Judge Murphy dissented and stated that, "the majority on remand has failed to address the issue framed by the Supreme Court.” He reasoned that, while an insured may not use voluntary intoxication to avoid an exclusion in an insurance contract, the insured’s voluntary intoxication was not relevant to the threshold issue of insurance coverage. According to Judge Murphy, there simply was nothing in the coverage clause, "the 'occurrence’ language,” that would "prevent[] acts committed by the insured as a result of intoxication from qualifying as occurrences under the policy.”

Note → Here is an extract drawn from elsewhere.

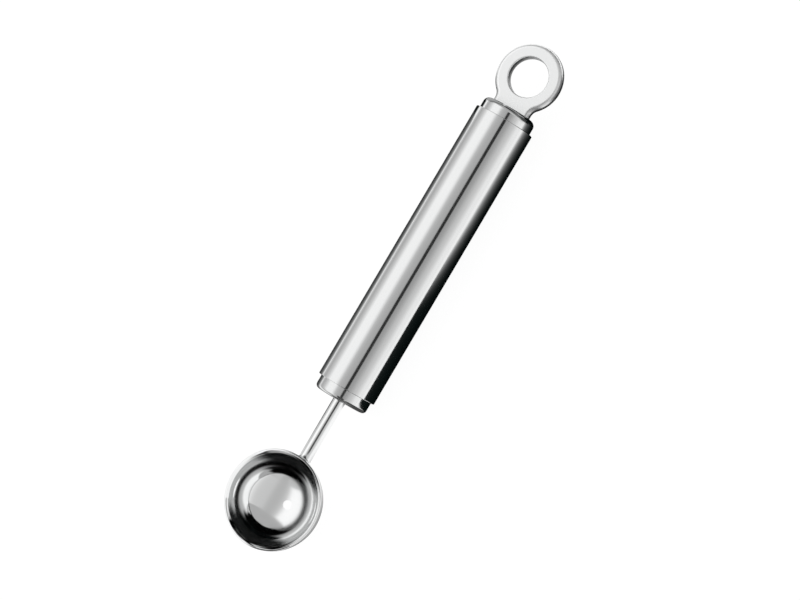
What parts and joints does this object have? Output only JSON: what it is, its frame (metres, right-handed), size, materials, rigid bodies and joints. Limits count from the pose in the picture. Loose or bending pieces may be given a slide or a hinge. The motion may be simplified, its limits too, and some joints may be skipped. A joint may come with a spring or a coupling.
{
  "type": "melon baller",
  "caption": "Steel melon baller: a half-ball scoop on a round shank, a hollow tube handle and a flat hanging ring.",
  "frame": {"origin": "on the surface that the tool lies on, under the middle of its length and width", "axes": "+X along the handle towards the hanging ring, +Z the way the bowl opens, +Y across the tool"},
  "size_m": [0.1732, 0.0306, 0.019],
  "materials": {
    "handle_tube": "fine satin",
    "front_cap": "fine satin",
    "rear_cap": "fine satin",
    "hanging_ring": "satin",
    "shank": "polished",
    "scoop_bowl": "mirror polished"
  },
  "bodies": {
    "root": {"handle_tube": "handle_tube", "front_cap": "front_cap", "rear_cap": "rear_cap", "hanging_ring": "hanging_ring", "shank": "shank", "scoop_bowl": "scoop_bowl"}
  },
  "joints": []
}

I agree with Judge Murphy’s conclusion. Because the language of the insurance contract does not specify the perspective from which to view an *604accident that results in bodily injury,1 the accidental nature of the incident must be evaluated from the standpoint of the injured person. The officers did not invite Smith’s attack, and thus their resultant bodily injuries were "caused by an occurrence.” I would further hold that because Smith admitted that he intended to resist arrest and intended to injure the officer by biting him, and because the underlying complaint is based on the insured’s intentional acts of "pushing, striking, punching, biting and kicking” the officers, gicom does not owe its insured, Smith, a duty to defend him in the underlying negligence claim.
ii
"Insurance policies have a common structure.” Fischer, The exclusion from insurance coverage of losses caused by the intentional acts of the insured: A policy in search of a justiñcation, 30 Santa Clara L R 95, 103 (1990). Policies describe what they cover, "the scope of coverage.” Id. After defining the scope of coverage, policies contain the " 'take aways,’ ” or exclusions. Id. There are, therefore, two ways in which an insurer may limit its duties toward its insured: it may draft its coverage clause to include only certain events, or it may specifically exclude events through an exclusionary clause. Id. at 105.2
*605The duty to defend exists if the allegations in the underlying complaint "even arguably” fall within acts covered by the policy. Allstate Ins Co v Freeman and Metropolitan Property & Liability Ins Co v DiCicco, 432 Mich 656, 662; 443 NW2d 734 (1989). It is the substance of the complaint that controls, and we focus on the "basis for the injury,” id., to resolve the arguable scope of coverage. See also Illinois Employers Ins of Wausau v Dragovich, 139 Mich App 502; 362 NW2d 767 (1984); Reurink Bros Star Silo, Inc v Maryland Casualty Co, 131 Mich App 139; 345 NW2d 659 (1983).3
This is not to say that liability insurance is litigation insurance. The duty to defend is limited by the exclusions in the insurance contract. Meridian Mut Ins Co v Hunt, 168 Mich App 672, 677; 425 NW2d 111 (1988). "The insurer is not required to defend against claims for damage expressly excluded from policy coverage. The exception in the policy is part of the contract between the parties.” Id.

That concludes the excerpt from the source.